China’s Plan to Limit Western Influence

This month, Xi Jinping, current head of the Communist Party in the People’s Republic of China, will become President Hu Jintao’s successor.  An active member of the Communist party since 1974, Xi Jinping has had a long history of working in China’s single party government structure and is a second-generation diplomat; his father worked under controversial leader Mao Zedong.  Although Xi Jinping has had a steady role in the Chinese government, he has recently gained more prestigious positions, such as taking over as the head of the Communist Party in November 2012.  Additionally, last year Xi Jinping was ranked number nine on Forbes Magazine’s list of The World’s Most Powerful People.  One of the most important statements that Xi Jinping has made thus far in terms of conveying his intentions as president was the announcement that his first diplomatic trip will be to Moscow. Whilst it is not hugely surprising that this would be the case, as Russia and China currently have a strong relationship, it has triggered particular concern from the western diplomatic community, specifically the United States.

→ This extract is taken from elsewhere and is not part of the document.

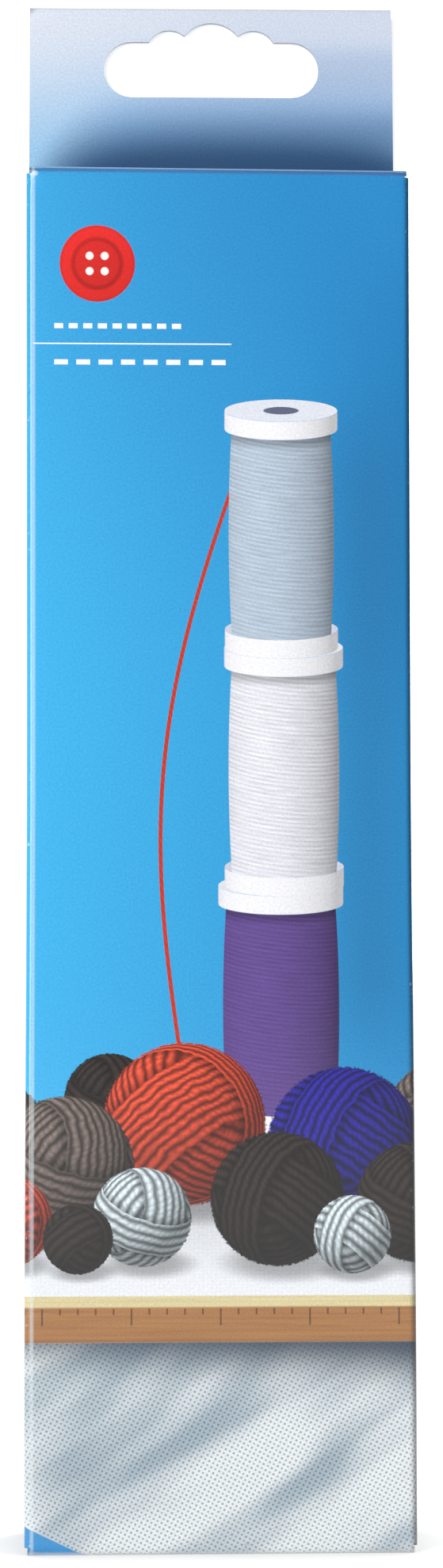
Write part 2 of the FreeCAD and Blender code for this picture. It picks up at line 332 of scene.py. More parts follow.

Image courtesy of the Secretary of Defense, ©2012, some rights reserved.

Image courtesy of the Secretary of Defense, ©2012, some rights reserved.

Before diving into potential consequences of a meeting between Xi Jinping and Russian government officials, it is necessary to elaborate on the history of the Russian-Chinese relationship.  Though there were several tensions that emerged following the death of Joseph Stalin, and Mao Zedong’s statement that he did not particularly revere Stalin. In 1992, then Russian President Boris Yeltsin made the first Russian diplomatic visit to Beijing. Since then, Russian-Chinese relations have been extremely amicable.  One of the most significant turning points in the relationship came in 2001 when on July 16th Chinese and Russian top government officials constructed and ratified the, ‘Treaty of Good-Neighbourliness and Friendly Cooperation,’ between the two nations.  At the creation of this communiqué, there was concern from western powers over the fact that Russia promised to provide China with access to Russian military technology.  Furthermore, China and Russia constructed an extremely lucrative economic partnership in which they were able to easily compete with the western markets. Though there is an evident diplomatic history between the two states, there is well-founded speculation that Xi Jinping has other incentives in choosing to initiate talks with Russia at this time.

There are several implications of Xi Jinping’s decision to make Russia his first diplomatic visit.  In his recent State of the Union Address, as well as in other statements, US President Barack Obama has maintained that the Asia should be the United States’ top priority.  It has been highly suspected that Xi Jinping and the rest of the Chinese government have become anxious with this proposition. They are said to believe that Obama’s primary intention is to contain the growing economic and political influence of Beijing. In this sense, Xi Jinping is keen to secure his steady relationship with the Russians.  If China can have support from the Russian government, they can have a strong advantage in remaining strong economic competitors and will be unable to be contained by the western democracies.

Furthermore, there is a belief that Russia and China could be working to weaken the power of Japan, one of the United States’ biggest allies and one of the ways in which the US can secure a foothold in the region. In addition, there is a fear that there could be an inverse relationship between the steady growth of the Russian-Chinese relationship and that of China and the United States. Though the United States is concerned for their individual relationship as a result of Xi Jinping’s anticipated travels, there is also more apprehension from the United States with relation to the growing stratification within the United Nation’s Security Council.  The stronger the relationship between Russia and China, the more division occurs within the Security Council, thus creating very little leeway for actual directives and resolutions to pass without one side vetoing the other.  Beyond the United States and the Security Council, Russian-Chinese strengthened relations will have an effect on the upcoming South Africa summit of the BRIC nations (Brazil, Russia, India, China). In the aftermath of Russian-Chinese meeting, more details of specific international implications will come to pass in the coming months.